The Constitutional Command to Resist

James Madison famously warned that constitutional provisions, when undefended, are mere “parchment barriers” against the encroaching nature of power. We are currently witnessing those barriers being shredded.

We must remind all state actors and military commanders that the Constitution is the supreme law of the land and binds all authorities and persons throughout Uganda. Article 3(4) of the 1995 Constitution imposes a sacred, non-derogable obligation on all citizens to defend the constitutional order and resist any person or group attempting to subvert or abrogate it.

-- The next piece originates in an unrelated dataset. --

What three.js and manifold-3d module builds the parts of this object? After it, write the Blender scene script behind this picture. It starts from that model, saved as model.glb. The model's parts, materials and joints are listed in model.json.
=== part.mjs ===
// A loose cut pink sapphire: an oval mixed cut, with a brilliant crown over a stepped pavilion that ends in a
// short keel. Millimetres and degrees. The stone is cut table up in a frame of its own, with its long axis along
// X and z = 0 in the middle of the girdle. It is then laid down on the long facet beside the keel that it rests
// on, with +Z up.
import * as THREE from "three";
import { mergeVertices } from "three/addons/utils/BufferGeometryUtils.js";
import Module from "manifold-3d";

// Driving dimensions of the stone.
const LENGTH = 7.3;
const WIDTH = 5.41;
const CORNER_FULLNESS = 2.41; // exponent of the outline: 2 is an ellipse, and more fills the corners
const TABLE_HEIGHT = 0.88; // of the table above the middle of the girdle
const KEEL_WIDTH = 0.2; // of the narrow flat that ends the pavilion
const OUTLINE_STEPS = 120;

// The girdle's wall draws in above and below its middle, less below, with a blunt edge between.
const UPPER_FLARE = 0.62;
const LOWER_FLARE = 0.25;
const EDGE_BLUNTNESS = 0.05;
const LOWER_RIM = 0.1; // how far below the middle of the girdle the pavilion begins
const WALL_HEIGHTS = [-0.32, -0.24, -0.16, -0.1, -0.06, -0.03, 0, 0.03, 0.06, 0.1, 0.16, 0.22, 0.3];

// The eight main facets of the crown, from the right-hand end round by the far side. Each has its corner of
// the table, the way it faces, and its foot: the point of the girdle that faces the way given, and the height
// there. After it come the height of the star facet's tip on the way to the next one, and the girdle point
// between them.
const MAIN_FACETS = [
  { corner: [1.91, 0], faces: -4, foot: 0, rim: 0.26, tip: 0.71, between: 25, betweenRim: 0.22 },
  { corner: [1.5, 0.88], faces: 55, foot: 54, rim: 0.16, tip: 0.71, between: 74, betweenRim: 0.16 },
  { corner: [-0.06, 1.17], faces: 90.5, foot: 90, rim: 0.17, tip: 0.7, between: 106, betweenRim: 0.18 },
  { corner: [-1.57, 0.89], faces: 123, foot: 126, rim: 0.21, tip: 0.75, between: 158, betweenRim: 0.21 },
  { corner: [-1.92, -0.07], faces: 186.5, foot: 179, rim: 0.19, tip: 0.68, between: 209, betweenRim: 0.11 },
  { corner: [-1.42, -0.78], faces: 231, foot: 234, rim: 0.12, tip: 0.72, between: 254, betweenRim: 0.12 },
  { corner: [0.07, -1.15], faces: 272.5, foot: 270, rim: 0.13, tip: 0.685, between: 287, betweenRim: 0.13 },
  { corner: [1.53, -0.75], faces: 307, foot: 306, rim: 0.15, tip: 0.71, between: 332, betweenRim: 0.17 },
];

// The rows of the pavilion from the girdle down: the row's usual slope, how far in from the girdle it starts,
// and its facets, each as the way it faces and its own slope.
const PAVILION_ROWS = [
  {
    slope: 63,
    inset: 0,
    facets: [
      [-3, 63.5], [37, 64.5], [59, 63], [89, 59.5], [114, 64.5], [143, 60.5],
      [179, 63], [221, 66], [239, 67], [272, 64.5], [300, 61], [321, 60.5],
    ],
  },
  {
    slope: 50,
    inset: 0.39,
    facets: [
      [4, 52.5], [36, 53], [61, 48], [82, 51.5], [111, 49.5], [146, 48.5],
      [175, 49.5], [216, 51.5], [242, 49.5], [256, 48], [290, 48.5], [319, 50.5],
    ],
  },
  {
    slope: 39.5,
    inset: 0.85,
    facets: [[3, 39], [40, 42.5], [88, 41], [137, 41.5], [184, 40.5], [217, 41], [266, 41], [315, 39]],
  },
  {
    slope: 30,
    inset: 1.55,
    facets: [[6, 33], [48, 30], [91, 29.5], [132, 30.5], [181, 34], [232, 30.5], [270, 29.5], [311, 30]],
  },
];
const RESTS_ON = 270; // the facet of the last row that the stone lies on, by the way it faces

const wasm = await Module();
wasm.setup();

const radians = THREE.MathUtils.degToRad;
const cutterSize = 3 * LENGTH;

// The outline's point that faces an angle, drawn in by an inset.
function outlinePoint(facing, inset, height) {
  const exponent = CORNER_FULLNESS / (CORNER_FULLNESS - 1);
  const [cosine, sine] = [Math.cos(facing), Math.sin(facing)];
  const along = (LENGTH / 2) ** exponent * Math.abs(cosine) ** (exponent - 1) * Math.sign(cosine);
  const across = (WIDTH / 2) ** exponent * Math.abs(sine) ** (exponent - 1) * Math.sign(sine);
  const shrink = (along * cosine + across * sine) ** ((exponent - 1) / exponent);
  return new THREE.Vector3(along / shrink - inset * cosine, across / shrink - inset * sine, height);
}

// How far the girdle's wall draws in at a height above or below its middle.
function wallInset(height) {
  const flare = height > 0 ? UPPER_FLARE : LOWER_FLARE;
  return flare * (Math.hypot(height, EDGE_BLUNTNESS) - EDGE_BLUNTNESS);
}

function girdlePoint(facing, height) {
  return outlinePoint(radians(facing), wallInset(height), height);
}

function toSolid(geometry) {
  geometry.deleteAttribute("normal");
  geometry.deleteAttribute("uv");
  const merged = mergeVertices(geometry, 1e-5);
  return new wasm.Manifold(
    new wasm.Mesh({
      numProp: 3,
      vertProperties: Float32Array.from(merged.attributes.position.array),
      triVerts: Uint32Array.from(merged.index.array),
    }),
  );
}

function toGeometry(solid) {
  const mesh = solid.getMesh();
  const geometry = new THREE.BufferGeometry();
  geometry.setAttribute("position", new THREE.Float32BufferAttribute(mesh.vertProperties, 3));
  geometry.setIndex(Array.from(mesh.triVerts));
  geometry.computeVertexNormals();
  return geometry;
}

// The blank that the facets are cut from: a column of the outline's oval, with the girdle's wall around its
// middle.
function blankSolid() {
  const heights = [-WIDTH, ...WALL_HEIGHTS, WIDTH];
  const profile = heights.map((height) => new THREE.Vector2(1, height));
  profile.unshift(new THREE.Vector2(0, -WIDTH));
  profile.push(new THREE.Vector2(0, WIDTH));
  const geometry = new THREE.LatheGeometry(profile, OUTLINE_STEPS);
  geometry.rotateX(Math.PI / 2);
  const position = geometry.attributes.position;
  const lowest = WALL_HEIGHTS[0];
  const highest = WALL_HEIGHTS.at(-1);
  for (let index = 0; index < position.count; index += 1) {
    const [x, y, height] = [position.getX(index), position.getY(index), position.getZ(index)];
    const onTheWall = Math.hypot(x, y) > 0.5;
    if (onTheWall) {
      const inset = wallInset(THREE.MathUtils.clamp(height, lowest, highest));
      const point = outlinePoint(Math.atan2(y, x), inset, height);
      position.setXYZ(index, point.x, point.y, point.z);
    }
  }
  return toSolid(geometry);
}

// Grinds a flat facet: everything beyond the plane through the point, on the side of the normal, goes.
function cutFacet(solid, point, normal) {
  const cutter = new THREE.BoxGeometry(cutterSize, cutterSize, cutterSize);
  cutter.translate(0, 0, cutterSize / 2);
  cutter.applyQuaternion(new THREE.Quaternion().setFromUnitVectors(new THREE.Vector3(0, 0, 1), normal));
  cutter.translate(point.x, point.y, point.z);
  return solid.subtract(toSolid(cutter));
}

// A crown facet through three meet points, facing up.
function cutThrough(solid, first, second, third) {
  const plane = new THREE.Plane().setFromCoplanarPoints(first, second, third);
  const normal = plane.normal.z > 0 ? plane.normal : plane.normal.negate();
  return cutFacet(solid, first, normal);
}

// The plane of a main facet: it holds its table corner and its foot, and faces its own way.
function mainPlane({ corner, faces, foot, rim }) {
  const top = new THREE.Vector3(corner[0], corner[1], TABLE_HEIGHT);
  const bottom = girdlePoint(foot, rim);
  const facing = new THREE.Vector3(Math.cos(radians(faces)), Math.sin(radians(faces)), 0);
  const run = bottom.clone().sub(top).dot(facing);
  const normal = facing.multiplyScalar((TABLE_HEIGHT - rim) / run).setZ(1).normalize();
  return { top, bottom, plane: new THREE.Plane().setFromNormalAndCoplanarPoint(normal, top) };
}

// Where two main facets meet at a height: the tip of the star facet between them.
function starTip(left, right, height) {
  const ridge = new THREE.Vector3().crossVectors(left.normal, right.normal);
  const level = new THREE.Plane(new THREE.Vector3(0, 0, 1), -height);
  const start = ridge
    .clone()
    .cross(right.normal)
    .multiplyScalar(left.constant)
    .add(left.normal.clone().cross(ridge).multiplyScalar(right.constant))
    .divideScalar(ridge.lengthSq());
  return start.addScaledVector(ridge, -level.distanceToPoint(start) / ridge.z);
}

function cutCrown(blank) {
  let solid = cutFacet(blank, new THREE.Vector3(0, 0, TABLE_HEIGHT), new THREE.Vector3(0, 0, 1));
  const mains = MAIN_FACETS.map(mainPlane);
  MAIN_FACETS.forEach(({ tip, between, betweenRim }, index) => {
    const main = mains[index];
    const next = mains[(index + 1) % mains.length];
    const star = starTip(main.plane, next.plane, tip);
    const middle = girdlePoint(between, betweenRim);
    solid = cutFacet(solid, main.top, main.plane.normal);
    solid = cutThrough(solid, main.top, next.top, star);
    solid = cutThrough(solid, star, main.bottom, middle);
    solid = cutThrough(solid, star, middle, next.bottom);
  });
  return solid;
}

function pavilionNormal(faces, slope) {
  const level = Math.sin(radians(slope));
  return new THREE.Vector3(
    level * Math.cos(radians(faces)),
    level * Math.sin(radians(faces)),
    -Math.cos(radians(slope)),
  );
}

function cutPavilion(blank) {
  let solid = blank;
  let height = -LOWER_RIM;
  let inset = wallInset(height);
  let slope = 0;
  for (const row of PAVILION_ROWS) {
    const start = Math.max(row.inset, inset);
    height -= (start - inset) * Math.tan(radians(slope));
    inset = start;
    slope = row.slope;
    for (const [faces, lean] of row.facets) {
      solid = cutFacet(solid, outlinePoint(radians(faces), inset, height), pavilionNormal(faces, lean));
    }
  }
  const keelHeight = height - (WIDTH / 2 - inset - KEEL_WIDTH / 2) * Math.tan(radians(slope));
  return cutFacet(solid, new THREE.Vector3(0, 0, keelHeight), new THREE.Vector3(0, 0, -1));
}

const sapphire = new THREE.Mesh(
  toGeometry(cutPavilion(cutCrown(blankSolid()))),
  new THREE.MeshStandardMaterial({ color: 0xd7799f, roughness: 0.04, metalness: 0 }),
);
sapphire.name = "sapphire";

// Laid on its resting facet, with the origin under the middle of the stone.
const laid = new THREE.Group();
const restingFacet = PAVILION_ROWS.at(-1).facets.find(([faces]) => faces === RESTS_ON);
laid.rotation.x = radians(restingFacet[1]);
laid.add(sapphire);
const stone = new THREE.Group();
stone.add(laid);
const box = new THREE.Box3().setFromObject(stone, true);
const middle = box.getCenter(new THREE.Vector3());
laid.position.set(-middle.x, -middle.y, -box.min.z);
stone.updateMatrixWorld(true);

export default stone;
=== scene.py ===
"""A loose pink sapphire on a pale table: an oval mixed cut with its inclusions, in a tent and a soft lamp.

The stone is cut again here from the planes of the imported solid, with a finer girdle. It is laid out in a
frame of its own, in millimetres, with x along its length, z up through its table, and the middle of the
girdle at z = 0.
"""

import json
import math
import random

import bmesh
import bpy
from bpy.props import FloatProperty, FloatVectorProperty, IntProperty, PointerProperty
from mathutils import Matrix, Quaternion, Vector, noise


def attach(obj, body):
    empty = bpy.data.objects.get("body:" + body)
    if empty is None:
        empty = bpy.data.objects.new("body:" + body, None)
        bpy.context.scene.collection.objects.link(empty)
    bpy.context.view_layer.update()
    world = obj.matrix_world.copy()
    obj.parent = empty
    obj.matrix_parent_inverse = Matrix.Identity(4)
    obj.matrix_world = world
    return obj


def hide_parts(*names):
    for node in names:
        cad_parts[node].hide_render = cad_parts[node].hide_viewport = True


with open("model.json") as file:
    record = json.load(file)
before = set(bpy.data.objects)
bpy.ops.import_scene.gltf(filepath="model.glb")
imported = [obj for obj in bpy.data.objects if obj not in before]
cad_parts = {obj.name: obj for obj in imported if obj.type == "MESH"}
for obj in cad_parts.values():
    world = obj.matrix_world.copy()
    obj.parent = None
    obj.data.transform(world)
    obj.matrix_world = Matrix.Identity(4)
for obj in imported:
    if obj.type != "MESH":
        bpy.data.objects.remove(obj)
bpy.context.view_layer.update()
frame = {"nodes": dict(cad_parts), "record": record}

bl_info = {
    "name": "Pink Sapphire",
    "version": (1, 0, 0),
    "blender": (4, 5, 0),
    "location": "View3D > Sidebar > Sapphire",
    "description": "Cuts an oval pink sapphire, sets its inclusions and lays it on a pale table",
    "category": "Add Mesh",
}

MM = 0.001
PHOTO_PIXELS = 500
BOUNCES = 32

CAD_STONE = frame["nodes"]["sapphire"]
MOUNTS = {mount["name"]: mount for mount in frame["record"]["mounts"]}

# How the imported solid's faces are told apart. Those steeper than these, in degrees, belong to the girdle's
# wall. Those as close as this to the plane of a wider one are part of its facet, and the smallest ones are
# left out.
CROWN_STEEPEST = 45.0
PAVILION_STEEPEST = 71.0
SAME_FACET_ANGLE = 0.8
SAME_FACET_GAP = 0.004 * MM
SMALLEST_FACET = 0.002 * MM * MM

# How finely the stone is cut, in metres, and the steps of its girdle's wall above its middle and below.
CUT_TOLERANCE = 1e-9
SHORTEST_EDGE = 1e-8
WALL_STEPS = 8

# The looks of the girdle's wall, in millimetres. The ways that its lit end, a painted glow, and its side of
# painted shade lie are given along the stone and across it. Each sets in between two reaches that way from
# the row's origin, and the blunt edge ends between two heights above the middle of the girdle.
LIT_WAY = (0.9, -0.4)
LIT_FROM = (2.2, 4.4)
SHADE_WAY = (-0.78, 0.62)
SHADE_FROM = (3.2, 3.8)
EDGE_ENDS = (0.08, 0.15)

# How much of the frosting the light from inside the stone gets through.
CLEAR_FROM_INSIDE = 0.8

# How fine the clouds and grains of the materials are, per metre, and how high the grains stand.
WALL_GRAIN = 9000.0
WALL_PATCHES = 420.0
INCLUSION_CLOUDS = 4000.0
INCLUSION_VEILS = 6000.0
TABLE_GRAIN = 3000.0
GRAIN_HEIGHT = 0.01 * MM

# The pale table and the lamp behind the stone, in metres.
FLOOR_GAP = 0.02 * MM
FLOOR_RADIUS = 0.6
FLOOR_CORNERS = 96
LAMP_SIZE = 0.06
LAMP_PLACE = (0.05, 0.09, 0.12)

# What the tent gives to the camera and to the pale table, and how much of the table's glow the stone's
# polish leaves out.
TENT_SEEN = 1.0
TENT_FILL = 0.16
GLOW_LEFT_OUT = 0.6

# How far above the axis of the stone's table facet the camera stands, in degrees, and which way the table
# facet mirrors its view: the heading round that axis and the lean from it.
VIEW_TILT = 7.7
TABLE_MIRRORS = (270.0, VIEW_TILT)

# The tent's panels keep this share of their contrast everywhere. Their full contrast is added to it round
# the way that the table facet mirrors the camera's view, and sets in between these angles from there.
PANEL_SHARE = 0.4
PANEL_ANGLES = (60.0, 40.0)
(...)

I therefore call upon the Uganda Law Society, Parliament, the clergy, and all citizens of goodwill to recognize this abduction not merely as an isolated attack on an individual, but as an existential threat to the independence of both the Bench and the Bar. We must collectively, legally, and unyieldingly resist this creeping militarization of our legal system before the courts are rendered entirely obsolete.

For God and My Country.

The writer is a Senior Advocate of the High Court of Uganda, a Constitutional Law Scholar, and a former Minister.